You can see that we are setting up PATH variable, but also GIT_TEMPLATE_DIR and GIT_EXEC_PATH which are required by git binary. For our use case GIT_TEMPLATE_DIR can point to empty directory. GIT_EXEC_PATH should point to directory which will contain git-remote-https binary.

Lets init our node project and install dependencies:

npm init
npm install fs-extra simple-git

Now our working directory should have structure as below:

    |- git-dir
    |   |- libexec
    |   |   |- git-remote-https
    |   |- templates // empty dir
    |   |- git
    |- index.js
    |- package.json
    |- node_modules

To ship this lambda we should zip it:

zip -r lambda-code.zip .

Now we need to create lambda role which will allow for its execution:

aws iam create-role \
--role-name git-clone-lambda-role \
--assume-role-policy-document '{
  "Version": "2012-10-17",
  "Statement": [
    {
      "Effect": "Allow",
      "Principal": {
        "Service": "lambda.amazonaws.com"
      },
      "Action": "sts:AssumeRole"
    }
  ]
}'

Copy arn of created role and paste it in below command for the upload zip and lambda creation:

aws lambda create-function \
--function-name git-clone-lambda \
--runtime nodejs8.10 \
--role ARN_FROM_PREVIOUS_COMMAND \
--handler index.lambdaHandler \
--zip-file fileb://lambda-code.zip

And now we can invoke our lambda with following command:

aws lambda invoke \
--function-name git-clone-lambda \
--payload '{
    "repoName": "piotrjaromin/aws-lambda-git-clone-example"
}' \
output.json

That’s all, you can see your lambda in aws management console and also create test invocation in there :).

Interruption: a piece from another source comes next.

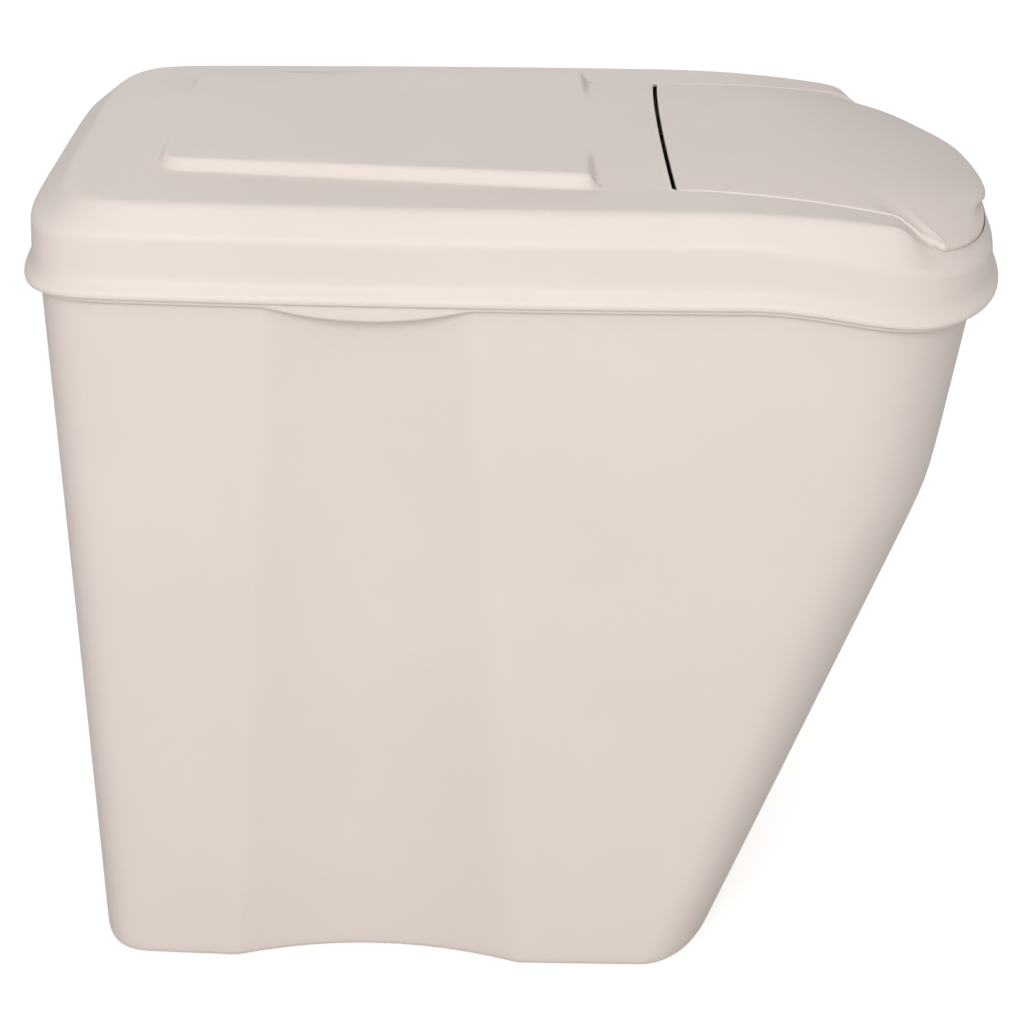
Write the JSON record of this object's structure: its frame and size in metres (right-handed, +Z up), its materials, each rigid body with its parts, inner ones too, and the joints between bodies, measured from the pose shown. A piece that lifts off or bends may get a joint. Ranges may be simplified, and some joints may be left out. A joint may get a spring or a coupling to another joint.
{
  "type": "pet food bin",
  "caption": "Tall tapered storage bin with a leaning pouring front, a lift-off lid with a raised pad, and a pour flap hinged in the lid.",
  "frame": {"origin": "on the floor, under the middle of the lid's length and width", "axes": "+X towards the pouring end, +Y across the bin, +Z up"},
  "size_m": [0.5, 0.3092, 0.4505],
  "materials": {
    "shell": "satin moulded polypropylene, warm off-white",
    "pin": "smooth acetal, pale grey",
    "seal": "soft matte elastomer, grey"
  },
  "bodies": {
    "tub": {"bin_body": "shell"},
    "lid": {"lid": "shell", "hinge_pins": "pin", "lid_seal": "seal", "flap_seal": "seal"},
    "flap": {"pour_flap": "shell"}
  },
  "joints": [
    {"name": "lid_lift", "type": "slide", "parent": "tub", "child": "lid", "axis": [0, 0, 1], "range_m": [0, 0.15]},
    {"name": "flap_hinge", "type": "hinge", "parent": "lid", "child": "flap", "pos_m": [0.084, 0, 0.4375], "axis": [0, -1, 0], "range_deg": [0, 98]}
  ]
}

NOTE: Calling this lambda multiple times can return error: fatal: destination path '/tmp/cloned_code' already exists and is not an empty directory.. The reason is that, we are not cleaning cloned directory, and despite what we might think of lambda if we run them multiple times in short amount of time we might be learn that they do have some state (although unstable).